In April 2017, Ross played an influential role in the U.S.-China bilateral trade agreement that was made following U.S. President Trump's meeting with CCP General Secretary Xi Jinping on trade policy issues. The agreement allowed "U.S. companies to ship liquefied natural gas to China" At the White House Commerce Secretary Wilbur Ross told reporters, that this was a "herculean accomplishment...This is more than has been done in the whole history of U.S.-China relations on trade. Normally trade deals are denominated in multiple years, not tens of days." The bilateral agreement "welcome[s] Chinese companies negotiating agreements to purchase U.S.-produced liquefied natural gas." According to the Commerce department by mid-May, the DOJ" had "already authorized the shipment of 19.2 billion cubic feet per day of natural gas exports to China and other interested countries."
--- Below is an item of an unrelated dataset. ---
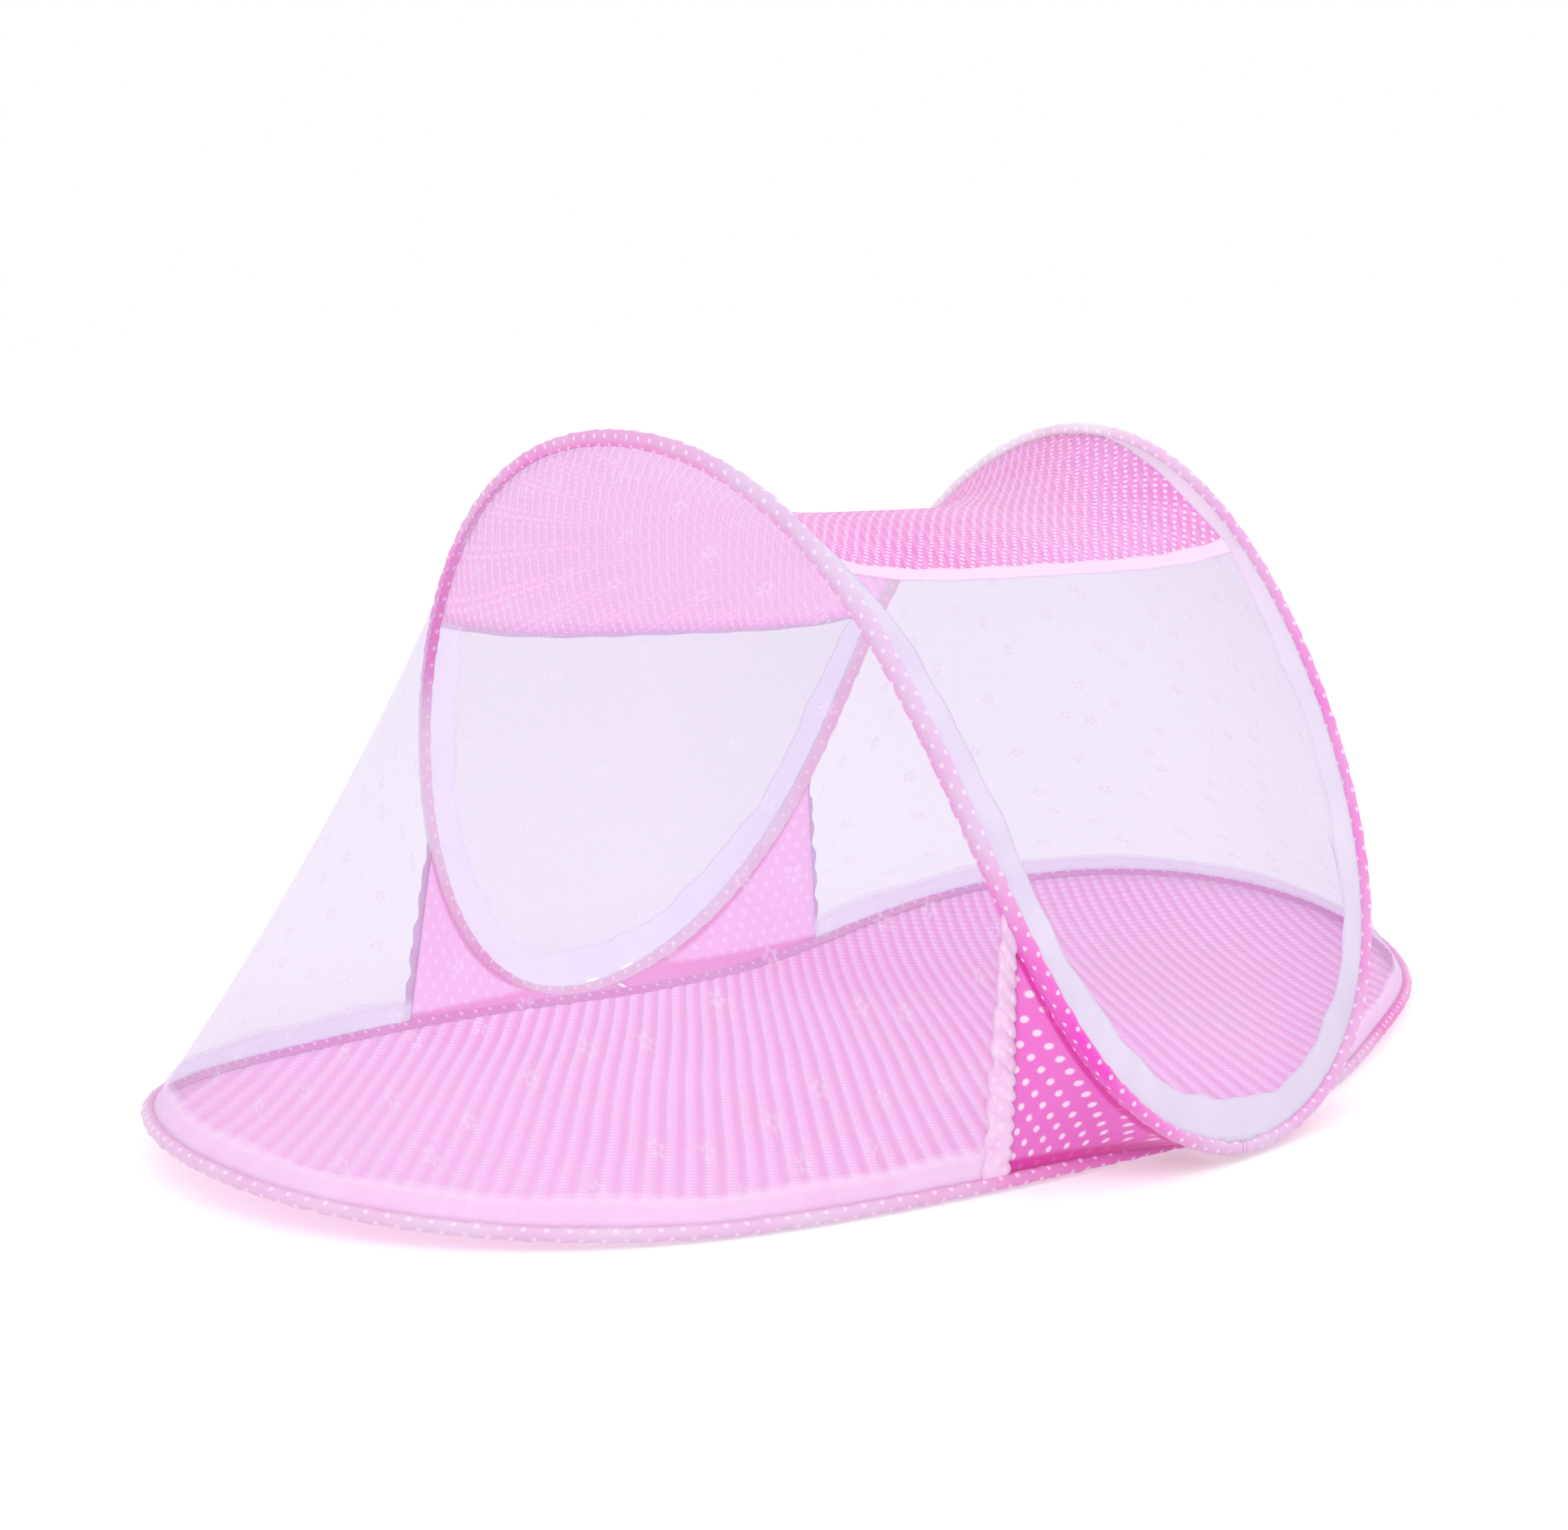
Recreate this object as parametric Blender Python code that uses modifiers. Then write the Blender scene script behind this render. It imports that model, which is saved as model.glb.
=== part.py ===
"""A pop-up mosquito net tent: a flat oval floor hoop, a second hoop bent into two arches, and the cloth between."""

import bmesh
import bpy
import numpy as np
from math import cos, pi

# Sizes of the whole tent, in metres. The hoops' shares below are shares of these three.
HALF_LENGTH = 0.545
HALF_WIDTH = 0.32
ARCH_RISE = 0.43

# The spring wire, the crimped tube that joins its ends, and the rolled binding that it runs in.
WIRE_RADIUS = 0.0012
FERRULE_WALL = 0.0004
FERRULE_LENGTH = 0.03
FERRULE_CLEARANCE = 0.0002
BINDING_RADIUS = 0.006
TUBE_SIDES = 8

# Cloth: one thickness for nets, mat and trims, and the widths of the trims.
CLOTH = 0.001
SIDE_HEM_WIDTH = 0.022
NET_HEM_WIDTH = 0.02
ROOF_EDGING_WIDTH = 0.014
GUSSET_EDGING_WIDTH = 0.018
ROOF_SAG = 0.051
ROOF_SEAM_SAG = 0.012
END_NET_SAG = 0.012
SIDE_NET_SAG = 0.004
MAT_FLAT_SHARE = 0.4

# Clearances: cloth to binding, cloth to cloth along a seam, and each half to the fold line.
SEAM_GAP = 0.0003
CORNER_GAP = 0.0008
FOLD_GAP = 0.0015
MAT_FOLD_GAP = 0.0003

# The floor hoop's centreline, from the near side of the fold line by the left end, the far side and the right end.
# Each row is a station: shares of the half length, the half width and the arch rise.
FLOOR_HOOP_SHARES = (
    (0.00, -0.87, 0.00),
    (-0.32, -0.89, 0.00),
    (-0.63, -0.84, 0.00),
    (-0.90, -0.57, 0.02),
    (-1.00, -0.06, 0.05),
    (-0.88, 0.43, 0.05),
    (-0.62, 0.74, 0.02),
    (-0.31, 0.87, 0.01),
    (0.00, 0.90, 0.00),
    (0.32, 0.99, 0.01),
    (0.65, 1.05, 0.06),
    (0.93, 0.80, 0.08),
    (0.99, 0.31, 0.04),
    (0.83, -0.14, 0.01),
    (0.58, -0.46, 0.01),
    (0.31, -0.73, 0.00),
)

# The arch hoop's centreline in the same order: down at the fold line on both sides, up over each half.
ARCH_HOOP_SHARES = (
    (0.00, -1.01, 0.01),
    (-0.26, -1.04, 0.22),
    (-0.36, -0.85, 0.60),
    (-0.39, -0.47, 0.90),
    (-0.39, 0.05, 0.99),
    (-0.36, 0.57, 0.88),
    (-0.35, 0.84, 0.55),
    (-0.26, 0.93, 0.14),
    (0.00, 0.98, 0.01),
    (0.30, 1.03, 0.23),
    (0.40, 0.89, 0.58),
    (0.39, 0.54, 0.85),
    (0.35, 0.03, 0.96),
    (0.34, -0.43, 0.81),
    (0.36, -0.70, 0.46),
    (0.28, -0.86, 0.12),
)

# Where seams meet the hoops, counted in stations from the near side of the fold line along each half:
# the fold line, the gusset seam, the roof seam, and the same again on the far side.
FLOOR_SEAM_SHARES = {"left": (0.0, 0.95, 6.8, 8.0), "right": (0.0, 1.0, 6.87, 8.0)}
ARCH_SEAM_SHARES = {
    "left": (0.0, 1.45, 2.75, 5.7, 6.6, 8.0),
    "right": (0.0, 1.45, 3.0, 5.88, 6.75, 8.0),
}

# How many straight runs a half hoop has between those seams, and how many the roof has from arch to arch.
GUSSET_STEPS = 6
NEAR_NET_STEPS = 5
ROOF_STEPS = 11
FAR_NET_STEPS = 4
ROOF_COLUMNS = 10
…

In an in depth November 6, 2017, report by American Public Media (ABM), concerns were raised about conflict of interests regarding Wendy Teramoto, who has been with WL Ross & Co since its inception in the 2000s, and who was a board member of Navigator as well as Ross' chief of staff at the Commerce Department.

==Lawsuits and legal challenges==
In August 2016, faced with Securities and Exchange Commission (SEC) charges that WL Ross & Co. had overcharged fees to their investors, Ross reimbursed investors $11.8 million and paid a fine of $2.3 million. The company denied any liability.